What the task asks: Would you return all of this data exactly, leaving nothing out?

Source data:
***

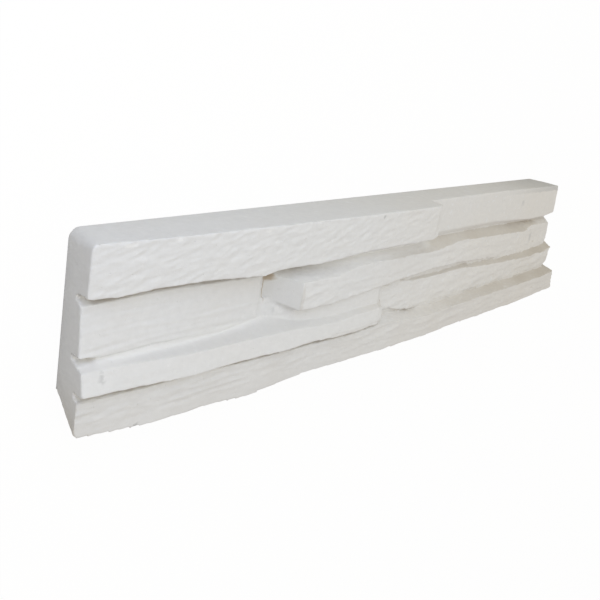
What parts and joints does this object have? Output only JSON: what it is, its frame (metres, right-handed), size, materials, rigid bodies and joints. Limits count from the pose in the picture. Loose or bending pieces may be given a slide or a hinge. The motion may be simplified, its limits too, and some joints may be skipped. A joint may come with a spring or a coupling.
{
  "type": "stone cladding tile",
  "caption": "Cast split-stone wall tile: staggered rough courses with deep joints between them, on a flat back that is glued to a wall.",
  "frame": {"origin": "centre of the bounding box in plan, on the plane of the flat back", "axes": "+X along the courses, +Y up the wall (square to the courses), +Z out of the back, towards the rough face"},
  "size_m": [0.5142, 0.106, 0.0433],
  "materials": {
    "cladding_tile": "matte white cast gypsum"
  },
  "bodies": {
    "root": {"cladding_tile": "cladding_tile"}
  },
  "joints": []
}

***

Solution to this exercise:
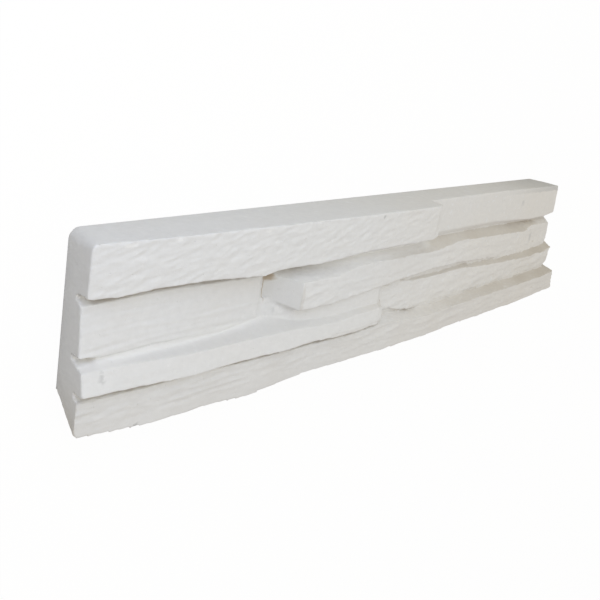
What parts and joints does this object have? Output only JSON: what it is, its frame (metres, right-handed), size, materials, rigid bodies and joints. Limits count from the pose in the picture. Loose or bending pieces may be given a slide or a hinge. The motion may be simplified, its limits too, and some joints may be skipped. A joint may come with a spring or a coupling.
{
  "type": "stone cladding tile",
  "caption": "Cast split-stone wall tile: staggered rough courses with deep joints between them, on a flat back that is glued to a wall.",
  "frame": {"origin": "centre of the bounding box in plan, on the plane of the flat back", "axes": "+X along the courses, +Y up the wall (square to the courses), +Z out of the back, towards the rough face"},
  "size_m": [0.5142, 0.106, 0.0433],
  "materials": {
    "cladding_tile": "matte white cast gypsum"
  },
  "bodies": {
    "root": {"cladding_tile": "cladding_tile"}
  },
  "joints": []
}